▸ **SOURCE RECORDS**:
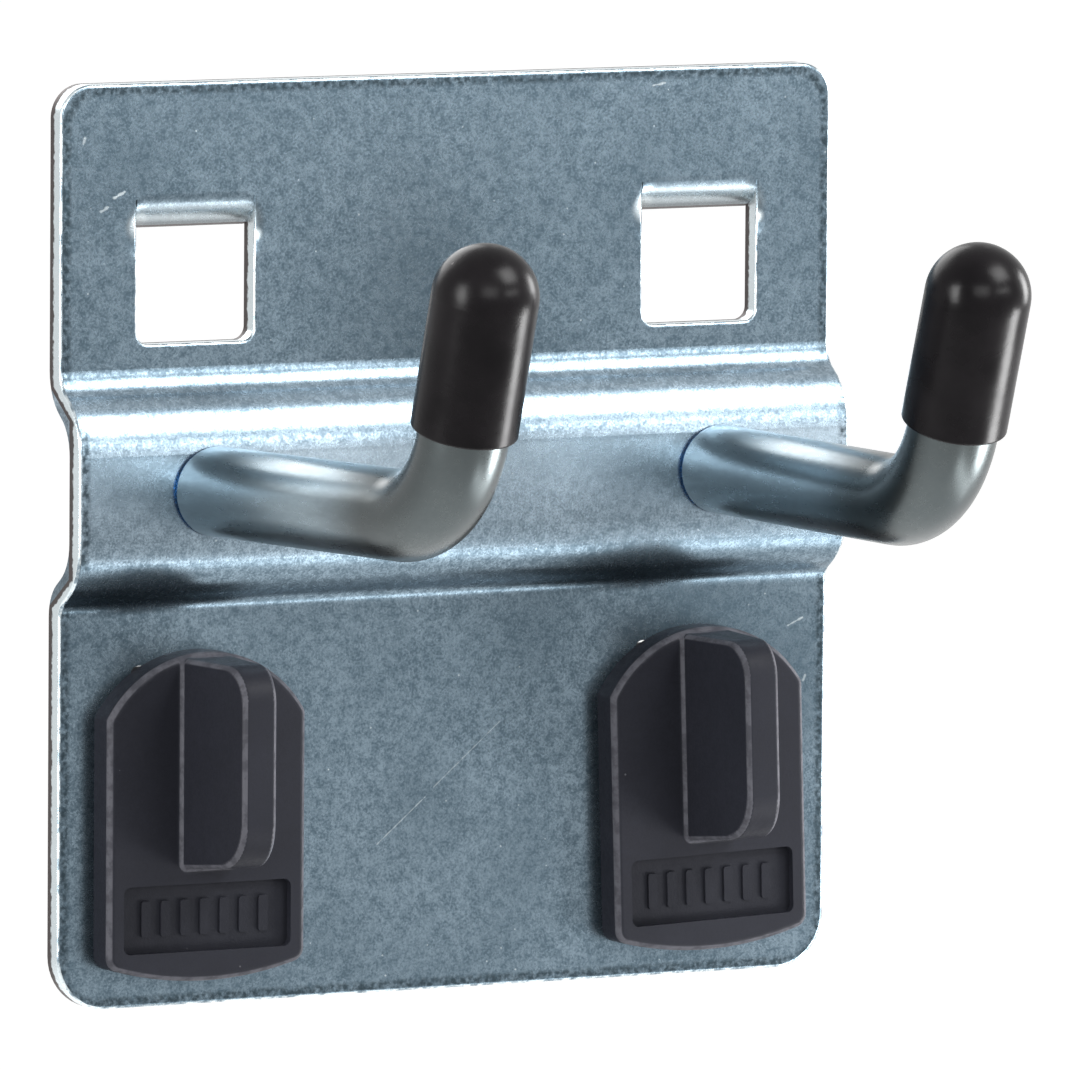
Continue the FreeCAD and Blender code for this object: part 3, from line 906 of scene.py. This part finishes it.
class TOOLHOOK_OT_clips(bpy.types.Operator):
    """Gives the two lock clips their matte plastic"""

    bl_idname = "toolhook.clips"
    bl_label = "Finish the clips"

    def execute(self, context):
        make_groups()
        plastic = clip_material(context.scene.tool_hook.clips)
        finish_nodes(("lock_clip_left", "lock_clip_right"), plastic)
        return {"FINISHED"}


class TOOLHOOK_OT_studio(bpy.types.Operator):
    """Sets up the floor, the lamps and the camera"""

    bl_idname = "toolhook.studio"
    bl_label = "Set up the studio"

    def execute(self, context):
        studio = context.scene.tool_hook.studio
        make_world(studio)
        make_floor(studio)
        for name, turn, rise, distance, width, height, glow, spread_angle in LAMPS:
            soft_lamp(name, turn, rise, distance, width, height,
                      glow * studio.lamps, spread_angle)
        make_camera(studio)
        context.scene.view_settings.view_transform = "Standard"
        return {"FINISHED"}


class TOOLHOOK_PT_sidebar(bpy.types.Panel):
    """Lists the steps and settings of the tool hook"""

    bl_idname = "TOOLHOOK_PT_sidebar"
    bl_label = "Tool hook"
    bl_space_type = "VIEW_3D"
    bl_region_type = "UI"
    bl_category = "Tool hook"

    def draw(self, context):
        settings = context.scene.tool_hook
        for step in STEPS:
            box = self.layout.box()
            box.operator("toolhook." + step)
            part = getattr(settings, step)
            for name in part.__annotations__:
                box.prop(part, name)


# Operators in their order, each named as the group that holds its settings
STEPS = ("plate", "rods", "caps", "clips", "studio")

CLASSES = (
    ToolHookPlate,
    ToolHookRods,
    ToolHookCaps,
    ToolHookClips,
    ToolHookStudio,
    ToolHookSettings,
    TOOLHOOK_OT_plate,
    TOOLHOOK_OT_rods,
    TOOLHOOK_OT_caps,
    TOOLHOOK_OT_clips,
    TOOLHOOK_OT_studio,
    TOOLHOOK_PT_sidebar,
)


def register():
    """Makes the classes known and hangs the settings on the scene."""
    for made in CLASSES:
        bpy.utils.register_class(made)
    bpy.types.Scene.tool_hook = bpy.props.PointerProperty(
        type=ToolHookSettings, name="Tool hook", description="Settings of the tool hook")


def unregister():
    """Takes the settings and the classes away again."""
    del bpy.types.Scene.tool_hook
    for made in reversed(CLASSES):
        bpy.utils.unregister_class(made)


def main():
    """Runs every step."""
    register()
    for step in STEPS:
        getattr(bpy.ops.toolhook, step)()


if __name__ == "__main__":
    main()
* * *
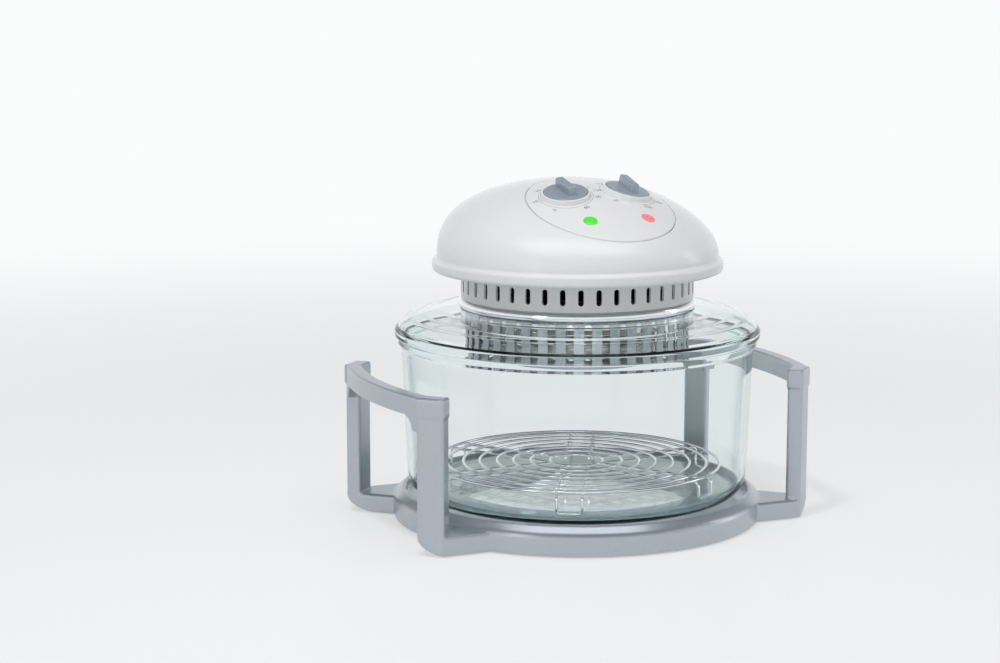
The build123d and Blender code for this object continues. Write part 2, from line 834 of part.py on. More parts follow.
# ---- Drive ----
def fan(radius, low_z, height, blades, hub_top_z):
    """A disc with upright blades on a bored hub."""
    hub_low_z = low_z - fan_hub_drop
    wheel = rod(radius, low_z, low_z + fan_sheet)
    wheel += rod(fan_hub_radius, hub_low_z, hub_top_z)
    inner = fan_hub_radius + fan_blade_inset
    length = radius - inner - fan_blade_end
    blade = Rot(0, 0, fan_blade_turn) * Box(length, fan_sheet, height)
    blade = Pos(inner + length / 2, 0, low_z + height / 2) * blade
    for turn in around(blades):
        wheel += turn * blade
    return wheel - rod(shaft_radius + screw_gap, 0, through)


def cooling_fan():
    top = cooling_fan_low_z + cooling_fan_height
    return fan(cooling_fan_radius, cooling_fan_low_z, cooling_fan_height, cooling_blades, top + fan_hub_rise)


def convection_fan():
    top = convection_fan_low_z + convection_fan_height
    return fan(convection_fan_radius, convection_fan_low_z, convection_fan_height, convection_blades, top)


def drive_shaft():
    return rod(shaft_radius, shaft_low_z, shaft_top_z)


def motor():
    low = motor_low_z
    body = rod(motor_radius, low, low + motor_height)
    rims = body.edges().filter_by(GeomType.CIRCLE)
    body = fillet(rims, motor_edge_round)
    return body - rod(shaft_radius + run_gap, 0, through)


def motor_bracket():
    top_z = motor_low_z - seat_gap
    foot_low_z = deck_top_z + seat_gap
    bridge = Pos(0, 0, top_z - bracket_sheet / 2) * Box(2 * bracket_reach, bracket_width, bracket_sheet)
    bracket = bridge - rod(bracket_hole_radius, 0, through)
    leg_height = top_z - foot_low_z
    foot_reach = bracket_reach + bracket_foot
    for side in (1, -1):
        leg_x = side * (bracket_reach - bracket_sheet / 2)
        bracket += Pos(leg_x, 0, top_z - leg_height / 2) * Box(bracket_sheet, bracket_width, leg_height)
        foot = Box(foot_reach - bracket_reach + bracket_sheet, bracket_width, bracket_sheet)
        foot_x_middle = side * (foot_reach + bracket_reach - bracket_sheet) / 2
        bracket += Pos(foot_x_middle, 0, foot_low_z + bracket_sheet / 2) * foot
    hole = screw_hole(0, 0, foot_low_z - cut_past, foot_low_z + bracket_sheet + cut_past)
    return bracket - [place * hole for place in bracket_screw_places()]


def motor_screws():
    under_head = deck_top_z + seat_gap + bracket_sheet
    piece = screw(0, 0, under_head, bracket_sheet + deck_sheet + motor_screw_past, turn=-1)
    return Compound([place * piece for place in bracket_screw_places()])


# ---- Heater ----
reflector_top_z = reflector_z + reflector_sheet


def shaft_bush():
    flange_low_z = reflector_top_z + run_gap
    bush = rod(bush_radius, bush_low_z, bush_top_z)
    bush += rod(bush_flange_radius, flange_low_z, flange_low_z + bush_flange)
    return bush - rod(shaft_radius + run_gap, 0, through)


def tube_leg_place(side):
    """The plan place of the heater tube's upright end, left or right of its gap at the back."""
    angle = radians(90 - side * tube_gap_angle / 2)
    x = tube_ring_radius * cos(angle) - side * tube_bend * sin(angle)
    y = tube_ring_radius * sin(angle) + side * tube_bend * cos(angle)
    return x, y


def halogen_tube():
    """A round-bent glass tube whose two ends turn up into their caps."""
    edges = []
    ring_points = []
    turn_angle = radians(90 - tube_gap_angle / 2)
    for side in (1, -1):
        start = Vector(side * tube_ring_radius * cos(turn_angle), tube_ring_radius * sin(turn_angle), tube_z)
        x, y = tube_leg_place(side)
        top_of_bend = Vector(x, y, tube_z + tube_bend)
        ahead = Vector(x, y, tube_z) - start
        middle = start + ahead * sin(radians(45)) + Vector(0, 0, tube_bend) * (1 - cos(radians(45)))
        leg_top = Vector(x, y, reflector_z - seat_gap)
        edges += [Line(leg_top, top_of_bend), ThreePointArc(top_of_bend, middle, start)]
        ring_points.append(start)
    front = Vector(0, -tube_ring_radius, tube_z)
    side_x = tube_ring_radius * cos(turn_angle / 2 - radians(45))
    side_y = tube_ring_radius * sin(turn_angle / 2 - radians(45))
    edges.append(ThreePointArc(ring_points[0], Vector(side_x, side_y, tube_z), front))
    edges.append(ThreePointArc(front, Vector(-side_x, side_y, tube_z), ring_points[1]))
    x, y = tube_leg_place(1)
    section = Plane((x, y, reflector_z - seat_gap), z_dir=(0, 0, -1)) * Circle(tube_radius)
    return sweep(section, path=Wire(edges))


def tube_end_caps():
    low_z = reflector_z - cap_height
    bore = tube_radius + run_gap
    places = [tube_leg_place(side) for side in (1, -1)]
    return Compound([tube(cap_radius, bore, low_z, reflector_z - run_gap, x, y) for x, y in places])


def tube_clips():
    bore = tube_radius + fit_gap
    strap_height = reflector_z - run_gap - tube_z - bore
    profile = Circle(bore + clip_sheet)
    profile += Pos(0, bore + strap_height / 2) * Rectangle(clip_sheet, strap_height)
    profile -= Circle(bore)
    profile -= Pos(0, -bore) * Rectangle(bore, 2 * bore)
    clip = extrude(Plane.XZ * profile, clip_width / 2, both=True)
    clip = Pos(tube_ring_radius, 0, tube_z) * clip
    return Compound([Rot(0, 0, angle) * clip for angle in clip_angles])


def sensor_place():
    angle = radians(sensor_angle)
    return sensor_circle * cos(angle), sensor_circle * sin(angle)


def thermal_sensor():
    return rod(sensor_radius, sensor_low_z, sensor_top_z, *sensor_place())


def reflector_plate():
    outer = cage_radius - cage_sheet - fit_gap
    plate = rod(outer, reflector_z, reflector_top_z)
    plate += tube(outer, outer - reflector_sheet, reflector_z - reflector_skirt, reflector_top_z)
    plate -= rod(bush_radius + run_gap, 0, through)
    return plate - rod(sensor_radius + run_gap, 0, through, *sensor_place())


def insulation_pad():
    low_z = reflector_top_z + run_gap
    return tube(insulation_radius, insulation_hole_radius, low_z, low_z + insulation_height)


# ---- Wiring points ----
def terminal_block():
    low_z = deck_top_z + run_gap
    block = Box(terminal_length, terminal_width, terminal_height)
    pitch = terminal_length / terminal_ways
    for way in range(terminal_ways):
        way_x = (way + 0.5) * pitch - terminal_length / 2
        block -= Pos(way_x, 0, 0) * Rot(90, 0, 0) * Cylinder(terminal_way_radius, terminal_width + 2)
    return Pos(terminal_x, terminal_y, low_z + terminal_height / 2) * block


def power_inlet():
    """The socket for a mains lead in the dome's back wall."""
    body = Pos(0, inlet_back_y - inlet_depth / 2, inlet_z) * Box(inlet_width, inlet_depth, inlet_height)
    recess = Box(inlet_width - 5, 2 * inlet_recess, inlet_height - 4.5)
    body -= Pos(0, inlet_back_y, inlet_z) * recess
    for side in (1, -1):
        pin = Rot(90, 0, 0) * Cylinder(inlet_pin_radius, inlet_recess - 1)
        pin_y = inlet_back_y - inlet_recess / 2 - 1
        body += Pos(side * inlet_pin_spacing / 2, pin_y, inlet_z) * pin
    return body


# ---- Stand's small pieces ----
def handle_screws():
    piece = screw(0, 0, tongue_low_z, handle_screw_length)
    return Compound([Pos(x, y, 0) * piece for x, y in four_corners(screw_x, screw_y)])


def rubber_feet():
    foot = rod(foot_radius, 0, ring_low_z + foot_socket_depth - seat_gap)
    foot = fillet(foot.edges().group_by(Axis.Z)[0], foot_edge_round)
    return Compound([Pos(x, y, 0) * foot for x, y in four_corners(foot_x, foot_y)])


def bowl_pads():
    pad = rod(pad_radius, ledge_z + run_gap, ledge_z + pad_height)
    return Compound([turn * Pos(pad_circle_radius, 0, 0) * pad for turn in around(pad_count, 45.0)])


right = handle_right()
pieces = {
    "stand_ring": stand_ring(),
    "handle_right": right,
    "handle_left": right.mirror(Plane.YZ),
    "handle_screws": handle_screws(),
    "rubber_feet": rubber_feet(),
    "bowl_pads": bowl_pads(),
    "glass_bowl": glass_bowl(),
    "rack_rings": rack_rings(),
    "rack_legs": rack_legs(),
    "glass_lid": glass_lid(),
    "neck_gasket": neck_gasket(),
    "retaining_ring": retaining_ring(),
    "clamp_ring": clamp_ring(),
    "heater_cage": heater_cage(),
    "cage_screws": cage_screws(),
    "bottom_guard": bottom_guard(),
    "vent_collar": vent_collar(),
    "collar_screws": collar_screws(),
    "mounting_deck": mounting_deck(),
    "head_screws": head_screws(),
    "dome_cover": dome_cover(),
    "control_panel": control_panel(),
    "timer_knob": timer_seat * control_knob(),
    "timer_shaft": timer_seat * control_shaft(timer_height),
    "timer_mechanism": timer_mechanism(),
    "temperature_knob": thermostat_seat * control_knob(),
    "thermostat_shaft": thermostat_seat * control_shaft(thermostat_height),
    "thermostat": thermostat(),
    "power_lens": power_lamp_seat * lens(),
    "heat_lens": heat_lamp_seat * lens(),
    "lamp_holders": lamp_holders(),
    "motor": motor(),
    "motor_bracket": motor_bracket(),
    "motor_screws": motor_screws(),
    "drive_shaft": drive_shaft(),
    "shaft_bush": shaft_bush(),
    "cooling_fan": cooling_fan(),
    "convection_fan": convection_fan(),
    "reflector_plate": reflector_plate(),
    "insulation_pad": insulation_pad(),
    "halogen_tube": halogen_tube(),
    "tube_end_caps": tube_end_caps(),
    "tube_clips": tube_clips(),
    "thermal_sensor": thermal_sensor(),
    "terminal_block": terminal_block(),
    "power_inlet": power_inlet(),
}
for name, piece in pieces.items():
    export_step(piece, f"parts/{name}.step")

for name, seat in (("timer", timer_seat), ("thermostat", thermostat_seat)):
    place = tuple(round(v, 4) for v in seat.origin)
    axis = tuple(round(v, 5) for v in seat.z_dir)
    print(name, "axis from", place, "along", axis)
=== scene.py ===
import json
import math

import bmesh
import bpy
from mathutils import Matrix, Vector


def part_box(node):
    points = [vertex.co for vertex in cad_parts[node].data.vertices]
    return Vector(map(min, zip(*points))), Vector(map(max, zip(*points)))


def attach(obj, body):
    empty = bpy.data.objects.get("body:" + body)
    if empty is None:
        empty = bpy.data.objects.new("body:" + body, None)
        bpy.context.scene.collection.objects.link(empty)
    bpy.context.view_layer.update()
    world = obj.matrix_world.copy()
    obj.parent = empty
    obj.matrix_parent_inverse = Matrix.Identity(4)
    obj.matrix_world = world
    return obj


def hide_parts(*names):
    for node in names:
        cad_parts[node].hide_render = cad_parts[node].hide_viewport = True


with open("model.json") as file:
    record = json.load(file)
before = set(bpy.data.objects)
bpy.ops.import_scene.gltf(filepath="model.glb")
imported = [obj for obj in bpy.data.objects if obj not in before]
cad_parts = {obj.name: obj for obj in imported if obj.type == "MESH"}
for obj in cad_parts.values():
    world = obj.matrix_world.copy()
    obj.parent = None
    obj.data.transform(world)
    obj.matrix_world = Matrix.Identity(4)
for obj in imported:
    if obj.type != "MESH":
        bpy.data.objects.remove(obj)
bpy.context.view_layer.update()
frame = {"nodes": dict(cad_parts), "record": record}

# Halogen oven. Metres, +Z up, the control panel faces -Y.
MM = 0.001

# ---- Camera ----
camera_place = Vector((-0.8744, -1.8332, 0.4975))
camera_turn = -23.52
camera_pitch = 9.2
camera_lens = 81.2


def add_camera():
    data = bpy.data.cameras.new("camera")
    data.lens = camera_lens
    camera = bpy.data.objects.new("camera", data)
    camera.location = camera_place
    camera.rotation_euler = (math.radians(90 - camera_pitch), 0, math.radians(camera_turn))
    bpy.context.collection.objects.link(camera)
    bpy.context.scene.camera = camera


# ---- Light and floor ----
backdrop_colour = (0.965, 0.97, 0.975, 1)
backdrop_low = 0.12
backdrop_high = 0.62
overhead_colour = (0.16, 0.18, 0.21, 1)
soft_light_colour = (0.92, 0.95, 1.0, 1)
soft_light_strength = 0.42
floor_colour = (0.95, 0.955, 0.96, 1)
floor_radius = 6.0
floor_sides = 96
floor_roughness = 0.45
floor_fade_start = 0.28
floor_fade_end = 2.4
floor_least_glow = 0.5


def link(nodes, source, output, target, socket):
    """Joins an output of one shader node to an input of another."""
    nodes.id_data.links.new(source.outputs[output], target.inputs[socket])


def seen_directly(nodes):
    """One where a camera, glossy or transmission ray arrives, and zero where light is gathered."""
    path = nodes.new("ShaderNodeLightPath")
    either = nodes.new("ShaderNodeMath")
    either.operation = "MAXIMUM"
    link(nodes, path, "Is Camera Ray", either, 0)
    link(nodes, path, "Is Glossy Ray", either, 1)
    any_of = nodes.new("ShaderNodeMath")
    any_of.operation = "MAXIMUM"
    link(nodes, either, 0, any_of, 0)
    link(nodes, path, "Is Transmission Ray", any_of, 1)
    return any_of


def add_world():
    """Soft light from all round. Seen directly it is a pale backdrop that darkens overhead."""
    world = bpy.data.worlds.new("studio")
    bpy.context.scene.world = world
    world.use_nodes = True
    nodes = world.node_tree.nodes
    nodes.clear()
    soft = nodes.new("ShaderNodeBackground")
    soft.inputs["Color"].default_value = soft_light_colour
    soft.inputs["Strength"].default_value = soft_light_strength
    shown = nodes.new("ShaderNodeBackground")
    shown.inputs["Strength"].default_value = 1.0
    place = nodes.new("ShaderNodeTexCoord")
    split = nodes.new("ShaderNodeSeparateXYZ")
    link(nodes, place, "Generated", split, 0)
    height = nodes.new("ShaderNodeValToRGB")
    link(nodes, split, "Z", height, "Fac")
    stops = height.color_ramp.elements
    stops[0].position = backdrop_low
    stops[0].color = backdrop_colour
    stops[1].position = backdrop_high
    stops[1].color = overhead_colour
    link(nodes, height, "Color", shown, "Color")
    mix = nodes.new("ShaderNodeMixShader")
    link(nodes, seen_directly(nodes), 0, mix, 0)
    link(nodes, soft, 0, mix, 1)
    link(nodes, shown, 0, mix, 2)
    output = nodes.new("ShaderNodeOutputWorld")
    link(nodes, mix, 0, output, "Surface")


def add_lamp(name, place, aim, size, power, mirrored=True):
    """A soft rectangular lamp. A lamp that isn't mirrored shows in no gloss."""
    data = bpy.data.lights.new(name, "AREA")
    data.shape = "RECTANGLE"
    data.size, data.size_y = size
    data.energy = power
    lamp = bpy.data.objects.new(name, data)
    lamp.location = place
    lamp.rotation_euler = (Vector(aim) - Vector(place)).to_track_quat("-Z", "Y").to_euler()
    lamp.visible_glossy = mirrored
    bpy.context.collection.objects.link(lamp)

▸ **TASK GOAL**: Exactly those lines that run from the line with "obj.data.transform(world)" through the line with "camera_lens = 81.2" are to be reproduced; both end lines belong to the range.

▸ **SOLUTION**:
    obj.data.transform(world)
    obj.matrix_world = Matrix.Identity(4)
for obj in imported:
    if obj.type != "MESH":
        bpy.data.objects.remove(obj)
bpy.context.view_layer.update()
frame = {"nodes": dict(cad_parts), "record": record}

# Halogen oven. Metres, +Z up, the control panel faces -Y.
MM = 0.001

# ---- Camera ----
camera_place = Vector((-0.8744, -1.8332, 0.4975))
camera_turn = -23.52
camera_pitch = 9.2
camera_lens = 81.2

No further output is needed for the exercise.